**Requirements**
Please quote the material exactly, every line of it.

**Data lines**

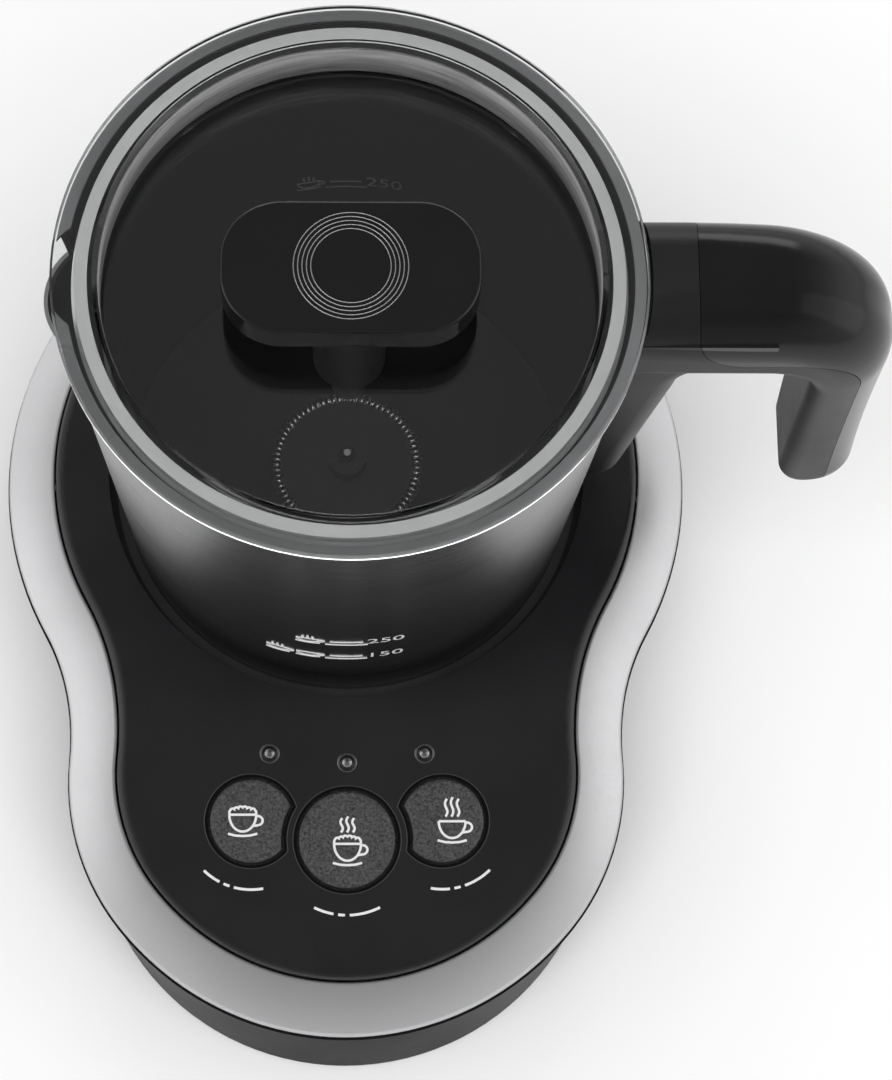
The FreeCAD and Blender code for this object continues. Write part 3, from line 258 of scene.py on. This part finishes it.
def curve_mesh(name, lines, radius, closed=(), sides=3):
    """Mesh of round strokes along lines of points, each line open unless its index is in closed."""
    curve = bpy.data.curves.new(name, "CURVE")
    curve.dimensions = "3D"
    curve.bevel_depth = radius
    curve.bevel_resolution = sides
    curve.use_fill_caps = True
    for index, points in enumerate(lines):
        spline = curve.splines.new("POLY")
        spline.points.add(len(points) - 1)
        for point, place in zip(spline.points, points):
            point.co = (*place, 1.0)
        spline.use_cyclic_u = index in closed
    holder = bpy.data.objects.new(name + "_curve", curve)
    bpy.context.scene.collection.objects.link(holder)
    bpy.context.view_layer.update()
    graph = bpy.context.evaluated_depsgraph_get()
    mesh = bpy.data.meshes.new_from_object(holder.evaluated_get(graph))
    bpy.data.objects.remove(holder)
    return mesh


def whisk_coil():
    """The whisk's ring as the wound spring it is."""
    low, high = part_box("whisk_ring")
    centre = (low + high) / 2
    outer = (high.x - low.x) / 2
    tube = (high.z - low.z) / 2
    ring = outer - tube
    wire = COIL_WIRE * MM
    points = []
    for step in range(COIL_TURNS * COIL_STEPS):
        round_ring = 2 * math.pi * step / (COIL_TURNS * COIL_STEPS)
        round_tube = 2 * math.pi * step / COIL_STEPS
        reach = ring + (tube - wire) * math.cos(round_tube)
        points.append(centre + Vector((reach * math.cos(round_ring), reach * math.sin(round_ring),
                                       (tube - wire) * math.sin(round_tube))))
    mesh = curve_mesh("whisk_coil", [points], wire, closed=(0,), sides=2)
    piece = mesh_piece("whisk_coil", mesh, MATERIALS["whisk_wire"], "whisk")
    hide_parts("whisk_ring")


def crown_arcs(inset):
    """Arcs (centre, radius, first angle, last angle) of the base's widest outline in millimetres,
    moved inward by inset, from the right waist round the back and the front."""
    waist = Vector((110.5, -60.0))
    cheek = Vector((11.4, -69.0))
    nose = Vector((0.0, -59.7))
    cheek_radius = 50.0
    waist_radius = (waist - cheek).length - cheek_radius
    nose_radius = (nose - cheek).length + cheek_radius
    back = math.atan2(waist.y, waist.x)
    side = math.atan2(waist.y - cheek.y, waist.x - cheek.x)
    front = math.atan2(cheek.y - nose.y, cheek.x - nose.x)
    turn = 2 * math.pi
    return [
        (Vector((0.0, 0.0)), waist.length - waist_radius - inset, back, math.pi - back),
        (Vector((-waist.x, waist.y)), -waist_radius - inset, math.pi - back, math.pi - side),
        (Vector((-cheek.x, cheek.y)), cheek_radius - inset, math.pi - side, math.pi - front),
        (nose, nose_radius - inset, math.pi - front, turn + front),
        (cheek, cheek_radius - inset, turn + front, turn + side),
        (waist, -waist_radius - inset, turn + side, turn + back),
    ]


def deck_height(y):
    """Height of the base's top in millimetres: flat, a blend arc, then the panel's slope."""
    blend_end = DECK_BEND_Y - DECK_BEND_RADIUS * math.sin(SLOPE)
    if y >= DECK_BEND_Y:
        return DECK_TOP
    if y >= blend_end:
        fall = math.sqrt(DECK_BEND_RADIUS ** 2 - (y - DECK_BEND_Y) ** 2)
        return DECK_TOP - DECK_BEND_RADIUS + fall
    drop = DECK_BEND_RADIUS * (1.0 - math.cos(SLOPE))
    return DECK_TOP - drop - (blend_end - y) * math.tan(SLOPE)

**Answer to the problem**
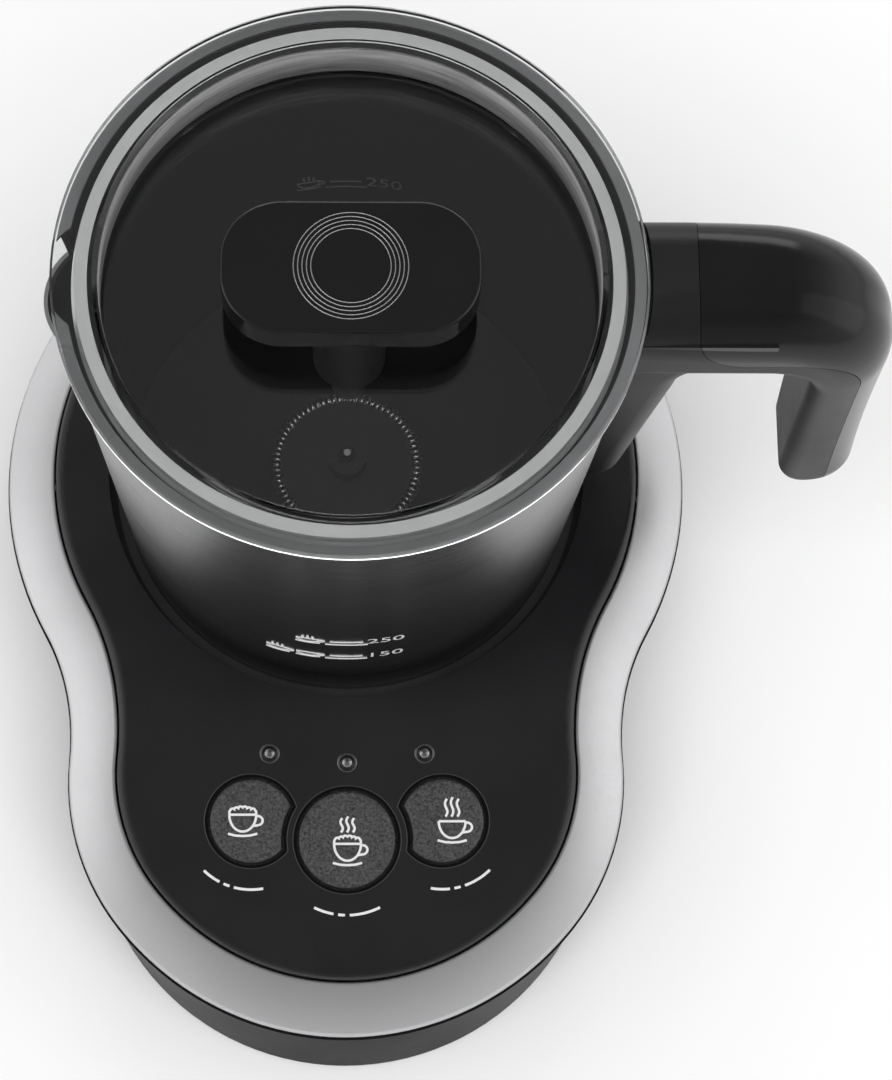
The FreeCAD and Blender code for this object continues. Write part 3, from line 258 of scene.py on. This part finishes it.
def curve_mesh(name, lines, radius, closed=(), sides=3):
    """Mesh of round strokes along lines of points, each line open unless its index is in closed."""
    curve = bpy.data.curves.new(name, "CURVE")
    curve.dimensions = "3D"
    curve.bevel_depth = radius
    curve.bevel_resolution = sides
    curve.use_fill_caps = True
    for index, points in enumerate(lines):
        spline = curve.splines.new("POLY")
        spline.points.add(len(points) - 1)
        for point, place in zip(spline.points, points):
            point.co = (*place, 1.0)
        spline.use_cyclic_u = index in closed
    holder = bpy.data.objects.new(name + "_curve", curve)
    bpy.context.scene.collection.objects.link(holder)
    bpy.context.view_layer.update()
    graph = bpy.context.evaluated_depsgraph_get()
    mesh = bpy.data.meshes.new_from_object(holder.evaluated_get(graph))
    bpy.data.objects.remove(holder)
    return mesh


def whisk_coil():
    """The whisk's ring as the wound spring it is."""
    low, high = part_box("whisk_ring")
    centre = (low + high) / 2
    outer = (high.x - low.x) / 2
    tube = (high.z - low.z) / 2
    ring = outer - tube
    wire = COIL_WIRE * MM
    points = []
    for step in range(COIL_TURNS * COIL_STEPS):
        round_ring = 2 * math.pi * step / (COIL_TURNS * COIL_STEPS)
        round_tube = 2 * math.pi * step / COIL_STEPS
        reach = ring + (tube - wire) * math.cos(round_tube)
        points.append(centre + Vector((reach * math.cos(round_ring), reach * math.sin(round_ring),
                                       (tube - wire) * math.sin(round_tube))))
    mesh = curve_mesh("whisk_coil", [points], wire, closed=(0,), sides=2)
    piece = mesh_piece("whisk_coil", mesh, MATERIALS["whisk_wire"], "whisk")
    hide_parts("whisk_ring")


def crown_arcs(inset):
    """Arcs (centre, radius, first angle, last angle) of the base's widest outline in millimetres,
    moved inward by inset, from the right waist round the back and the front."""
    waist = Vector((110.5, -60.0))
    cheek = Vector((11.4, -69.0))
    nose = Vector((0.0, -59.7))
    cheek_radius = 50.0
    waist_radius = (waist - cheek).length - cheek_radius
    nose_radius = (nose - cheek).length + cheek_radius
    back = math.atan2(waist.y, waist.x)
    side = math.atan2(waist.y - cheek.y, waist.x - cheek.x)
    front = math.atan2(cheek.y - nose.y, cheek.x - nose.x)
    turn = 2 * math.pi
    return [
        (Vector((0.0, 0.0)), waist.length - waist_radius - inset, back, math.pi - back),
        (Vector((-waist.x, waist.y)), -waist_radius - inset, math.pi - back, math.pi - side),
        (Vector((-cheek.x, cheek.y)), cheek_radius - inset, math.pi - side, math.pi - front),
        (nose, nose_radius - inset, math.pi - front, turn + front),
        (cheek, cheek_radius - inset, turn + front, turn + side),
        (waist, -waist_radius - inset, turn + side, turn + back),
    ]


def deck_height(y):
    """Height of the base's top in millimetres: flat, a blend arc, then the panel's slope."""
    blend_end = DECK_BEND_Y - DECK_BEND_RADIUS * math.sin(SLOPE)
    if y >= DECK_BEND_Y:
        return DECK_TOP
    if y >= blend_end:
        fall = math.sqrt(DECK_BEND_RADIUS ** 2 - (y - DECK_BEND_Y) ** 2)
        return DECK_TOP - DECK_BEND_RADIUS + fall
    drop = DECK_BEND_RADIUS * (1.0 - math.cos(SLOPE))
    return DECK_TOP - drop - (blend_end - y) * math.tan(SLOPE)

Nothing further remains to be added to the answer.